Abstract

Business schools have always prided themselves on the quality of their education, their ability to fashion successive generations of students who are thoroughly prepared for the rigours of the outside world, whether in business, government or elsewhere. In the light of the previous chapters, it is obviously pertinent to ask how this much-toted mission is currently bearing up. To be specific, is the recent spate of negative publicity, allied to the strong growth of competition, forcing the schools to sharpen up their acts, and perhaps respond constructively? Or is it instilling into them a fear of failure and reluctance to experiment, and so ultimately producing nothing but stultifying conformity? Comment on these matters is certainly plentiful at present, and, in fact, hardly a week goes by without a story appearing in the press about business school teaching and curricula. Reading this material indicates no obvious consensus, however. The schools themselves, unsurprisingly, almost always stress their dynamism.
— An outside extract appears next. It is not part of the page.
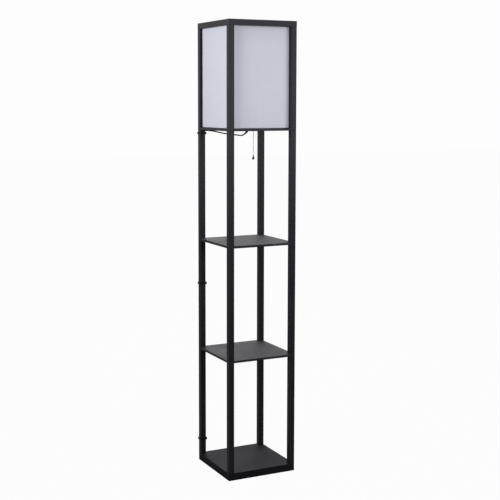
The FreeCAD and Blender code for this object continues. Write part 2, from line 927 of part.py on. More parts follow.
hank_path, hank_radii, hank_y = hank_edges()
hank_start = hank_path[0].Vertexes[0].Point
hank_end = hank_path[-1].Vertexes[-1].Point
relief_tip = Vector(*lead_route[0])
relief_axis = (relief_tip - Vector(*lead_route[1])).normalize()
relief_top_z = deck_top - nipple_below
relief_collar_z = relief_top_z - relief_collar_height
relief_root = relief_tip + relief_axis * ((relief_collar_z - relief_tip.z) / relief_axis.z)
tail_points = [hank_end] + [hank_end + Vector(*step) for step in tail_steps]
plug_axis_z = plug_thickness / 2
plug_y = half_side + plug_back_gap + plug_width / 2
tail_points.append(Vector(hank_end.x + tail_length, plug_y, plug_axis_z))
relief_end_x = hank_end.x + tail_length + plug_lead_run
tail_points.append(Vector(relief_end_x, plug_y, plug_axis_z))


def cord_lead():
    """The lead from its sleeve, behind the post and down to the hank."""
    level = hank_start - Vector(hank_lead_run, 0, 0)
    points = [Vector(*p) for p in lead_route] + [level, hank_start]
    edges, radii = rounded_path(points)
    return tube(edges, "cord_lead", radii)


def cord_hank():
    """The tied spare length."""
    print(f"cord_hank: least gap to itself {self_gap(hank_path):.2f}")
    return tube(hank_path, "cord_hank", hank_radii)


def cord_tail():
    """The last stretch, from the hank to the plug."""
    edges, radii = rounded_path(tail_points)
    return tube(edges, "cord_tail", radii)


def cord_relief():
    """The moulded sleeve: a plug in the stem, a collar under it and a slanting tail."""
    spread = relief_root - relief_tip
    solids = [
        rod(nipple_bore_radius - fit_gap, relief_plug_length, (0, 0, relief_top_z)),
        rod(relief_collar_radius, relief_collar_height, (0, 0, relief_collar_z)),
        Part.makeSphere(relief_ball_radius, Vector(relief_root.x / 2, relief_root.y / 2,
                                                   relief_collar_z + relief_ball_rise)),
        Part.makeCone(relief_tail_radius, relief_ball_radius * relief_root_share, spread.Length,
                      relief_tip, spread),
    ]
    body = join(solids)
    reach = 2 * relief_collar_radius
    above = box((-reach, -reach, relief_top_z), (reach, reach, relief_top_z + reach))
    stem = rod(nipple_bore_radius - fit_gap, relief_plug_length, (0, 0, relief_top_z))
    return join([body.cut(above), stem])


def hank_tie():
    """The band round the hank's waist."""
    near = -(hank_fold_radius + hank_pitch * 1.25) + hank_draw
    far = hank_fold_radius + hank_pitch * 0.75 - hank_draw
    gap = cord_radius + hank_tie_gap
    low_z = hank_lift - hank_tie_gap
    high_z = hank_lift + cord_radius * 2 + hank_layer + hank_tie_gap
    outer = rounded_block(
        (hank_x - hank_tie_width / 2, hank_y + near - gap - hank_tie_wall, low_z - hank_tie_wall),
        (hank_x + hank_tie_width / 2, hank_y + far + gap + hank_tie_wall, high_z + hank_tie_wall),
        cord_radius + hank_tie_wall, "x",
    )
    inner = rounded_block(
        (hank_x - hank_tie_width, hank_y + near - gap, low_z),
        (hank_x + hank_tie_width, hank_y + far + gap, high_z),
        cord_radius, "x",
    )
    return outer.cut(inner)


def plug_body():
    """The moulded plug with its tapered sleeve, lying flat on the floor."""
    x0 = relief_end_x + plug_relief_length
    half = plug_width / 2
    block = box((x0, plug_y - half, 0), (x0 + plug_length, plug_y + half, plug_thickness))
    block = block.makeFillet(plug_edge, block.Edges)
    sleeve = Part.makeCone(plug_relief_radius, plug_thickness / 2 - plug_relief_inset,
                           plug_relief_length + plug_relief_overlap,
                           Vector(relief_end_x, plug_y, plug_axis_z), Vector(1, 0, 0))
    return join([block, sleeve])


def plug_blades():
    """The plug's two flat blades."""
    x0 = relief_end_x + plug_relief_length + plug_length
    solids = []
    for side in (-1, 1):
        y = plug_y + side * blade_spacing / 2
        solids.append(rounded_block(
            (x0, y - blade_thickness / 2, plug_axis_z - blade_width / 2),
            (x0 + blade_length, y + blade_thickness / 2, plug_axis_z + blade_width / 2),
            blade_thickness * 0.4, "z",
        ))
    return Part.makeCompound(solids)


def lead_near(low, high):
    """Points of the lead's centre line between two heights on the post."""
    found = []
    for before, after in zip(lead_route, lead_route[1:]):
        for step in range(tie_search_count + 1):
            point = [p + (q - p) * step / tie_search_count for p, q in zip(before, after)]
            if point[1] > half_side and low <= point[2] <= high:
                found.append(point)
    return found


def taut_outline(points):
    """The corners of the tightest outline round flat points, anticlockwise."""
    points = sorted(set(points))
    outline = []
    for ordered in (points, points[::-1]):
        side = []
        for x, y in ordered:
            while len(side) > 1:
                (x0, y0), (x1, y1) = side[-2:]
                if (x1 - x0) * (y - y0) - (y1 - y0) * (x - x0) > 1e-9:
                    break
                side.pop()
            side.append((x, y))
        outline += side[:-1]
    return outline


def cable_ties():
    """Three ties drawn round the back-left post and the lead, each with its locking head."""
    solids = []
    for z in tie_heights:
        z0, z1 = z - tie_width / 2, z + tie_width / 2
        left, right = -half_side - tie_side_gap, -post_inner + tie_front_gap
        front, back = post_inner - tie_front_gap, half_side + tie_front_gap
        held = [(left, front), (right, front), (left, back), (right, back)]
        reach = cord_radius + tie_lead_gap
        for x, y, _ in lead_near(z0 - cord_radius, z1 + cord_radius):
            for turn in range(8):
                angle = turn * math.pi / 4
                held.append((x + reach * math.cos(angle), y + reach * math.sin(angle)))
        corners_inside = [Vector(x, y, z0) for x, y in taut_outline(held)]
        inside = Part.Face(Part.makePolygon(corners_inside + corners_inside[:1]))
        loop = inside.makeOffset2D(tie_wall).extrude(up * tie_width).cut(
            inside.extrude(up * tie_width)
        )
        head = rounded_block(
            (right + tie_wall / 2, front + tie_wall, z - tie_head_height / 2),
            (right + tie_wall + tie_head_depth, front + tie_wall + tie_head_side,
             z + tie_head_height / 2),
            tie_wall / 2, "z",
        )
        held_post = rounded_block(
            (-half_side, post_inner, z - tie_head_height), (-post_inner, half_side,
                                                            z + tie_head_height), edge_round
        )
        solids.append(join([loop, head.cut(inside.extrude(up * tie_width))]).cut(held_post))
    return Part.makeCompound(solids)


# ---- Make every piece ----
keep("base_slab", base_slab())
tier("lower", base_thickness, lower_shelf_z, True)
tier("middle", lower_shelf_z + board_thickness, upper_shelf_z, True)
tier("upper", upper_shelf_z + board_thickness, deck_z, True)
tier("shade", deck_top, top_rail_z, False)
keep("lower_shelf", board(lower_shelf_z))
keep("upper_shelf", board(upper_shelf_z))
keep("lamp_deck", lamp_deck())
top_rails()
keep("base_bolts", base_bolts())
keep("joining_studs", joining_studs())
keep("stud_inserts", stud_inserts())
keep("frame_dowels", frame_dowels())
keep("shade_wrap", shade_wrap())
keep("shade_bottom_ring", shade_ring(deck_top + ring_wire_radius))
keep("shade_top_ring", shade_ring(shade_high - ring_wire_radius))
keep("socket_bar", socket_bar())
keep("bar_screws", bar_screws())
keep("mounting_nipple", mounting_nipple())
keep("nipple_nuts", nipple_nuts())
keep("holder_cap", holder_cap())
keep("holder_shell", holder_shell())
keep("holder_liner", holder_liner())
keep("holder_core", holder_core())
keep("screw_shell", screw_shell())
keep("centre_contact", centre_contact())
keep("switch_drum", switch_drum())
keep("drum_pin", drum_pin_solid(drum_pin_radius, 0))
keep("chain_guide", chain_guide())
keep("pull_chain_top", beads(top_bead_z, top_bead_count))
keep("pull_chain_middle", beads(middle_top_z, middle_bead_count))
keep("pull_chain_lower", pull_chain_lower())
keep("chain_connector", chain_connector())
keep("pull_knob", pull_knob())
keep("bulb_cap", bulb_cap())
keep("bulb_glass", bulb_glass())
keep("cord_relief", cord_relief())
keep("cord_lead", cord_lead())
keep("cord_hank", cord_hank())
keep("cord_tail", cord_tail())
keep("hank_tie", hank_tie())
keep("plug_body", plug_body())
keep("plug_blades", plug_blades())
keep("cable_ties", cable_ties())

os.makedirs("parts", exist_ok=True)
for node_name, shape in nodes.items():
    if not shape.isValid() or not shape.Solids:
        print("NOT VALID", node_name)
    shape.exportStep(f"parts/{node_name}.step")
print(f"{len(nodes)} nodes; swing pivots at z {swing_side_z:.2f} and {swing_front_z:.2f}, "
      f"drum at z {drum_z:.2f} radius {drum_radius:.3f}, guide mouth {guide_mouth_z:.2f}, "
      f"bulb from {bulb_z:.2f} to {bulb_z + bulb_length:.2f}")
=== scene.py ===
"""Shelf floor lamp: finishes, fabric shade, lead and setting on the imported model."""

import logging
import math
from dataclasses import dataclass
from enum import Enum
from typing import Protocol, Sequence

import bmesh
import bpy
from mathutils import Matrix, Vector


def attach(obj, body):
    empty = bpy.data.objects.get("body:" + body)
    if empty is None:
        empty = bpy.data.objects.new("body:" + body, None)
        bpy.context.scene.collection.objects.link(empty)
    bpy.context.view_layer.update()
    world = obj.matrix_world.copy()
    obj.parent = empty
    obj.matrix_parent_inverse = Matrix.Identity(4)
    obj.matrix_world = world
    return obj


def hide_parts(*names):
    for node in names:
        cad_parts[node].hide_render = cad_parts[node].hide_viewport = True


log = logging.getLogger("shelf_floor_lamp")

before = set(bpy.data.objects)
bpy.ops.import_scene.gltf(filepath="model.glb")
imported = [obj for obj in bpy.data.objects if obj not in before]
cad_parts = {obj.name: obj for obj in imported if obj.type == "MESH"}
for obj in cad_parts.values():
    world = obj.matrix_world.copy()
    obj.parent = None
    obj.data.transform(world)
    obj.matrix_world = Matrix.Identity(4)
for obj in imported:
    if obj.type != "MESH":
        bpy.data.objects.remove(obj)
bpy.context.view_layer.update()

MM = 0.001
WHITE = (1.0, 1.0, 1.0, 1.0)
# Noise levels seldom leave this range, so patterns are spread over it.
NOISE_LOW, NOISE_HIGH = 0.3, 0.7
# Coordinates along a streak are shrunk to this share, which makes it about 17 times as long.
STREAK = 0.06
Point = tuple[float, float, float]


# ---- Colours and node trees -------------------------------------------------------------


def linear(hex_colour: str) -> tuple[float, float, float, float]:
    """Turn an sRGB hex colour into Blender's linear colour.

    Args:
        hex_colour: Six hex digits after a hash sign.

    Returns:
        Linear red, green, blue and an alpha of 1.
    """
    levels = [int(hex_colour[i : i + 2], 16) / 255 for i in (1, 3, 5)]
    red, green, blue = [
        level / 12.92 if level <= 0.04045 else ((level + 0.055) / 1.055) ** 2.4
        for level in levels
    ]
    return red, green, blue, 1.0


def add_node(
    tree: bpy.types.NodeTree,
    kind: str,
    settings: dict[str | int, object],
    links: dict[str | int, bpy.types.NodeSocket] | None = None,
) -> bpy.types.Node:
    """Add a node with its settings and its incoming links.

    Args:
        tree: The tree that gets the node.
        kind: The node's type name.
        settings: Property names, or input names or numbers, with their values.
        links: Input names or numbers, with the sockets that feed them.

    Returns:
        The new node.
    """
    node = tree.nodes.new(kind)
    for key, value in settings.items():
        if isinstance(key, str) and hasattr(node, key):
            setattr(node, key, value)
        else:
            node.inputs[key].default_value = value
    for key, source in (links or {}).items():
        tree.links.new(source, node.inputs[key])
    return node


def calculate(
    tree: bpy.types.NodeTree, operation: str, *terms: float | bpy.types.NodeSocket
) -> bpy.types.NodeSocket:
    """Work out a value with a math node.

    Args:
        tree: The tree that gets the node.
        operation: The node's operation.
        terms: Its inputs in order, each a number or the socket that feeds it.

    Returns:
        The result's socket.
    """
    numbers = {place: term for place, term in enumerate(terms) if isinstance(term, float)}
    sources = {place: term for place, term in enumerate(terms) if place not in numbers}
    node = add_node(tree, "ShaderNodeMath", {"operation": operation, **numbers}, sources)
    return node.outputs["Value"]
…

The standard line is that they are alive to the challenges and ready to embrace fundamental changes – that is, if they have not embraced them already. In a much-trailed article published in late 2004, no less a figure than Laura D'Andrea Tyson, dean of London Business School, announced a bout of soul-searching, designed to determine her institution's ‘role in the education of the next generation of business leaders’. The impetus, she explained, was a growing suspicion that ‘our customers “had issues” with our products’, and a recognition that ‘[w]e needed to understand why, and whether we were offering what they, and other employers throughout the world, needed’.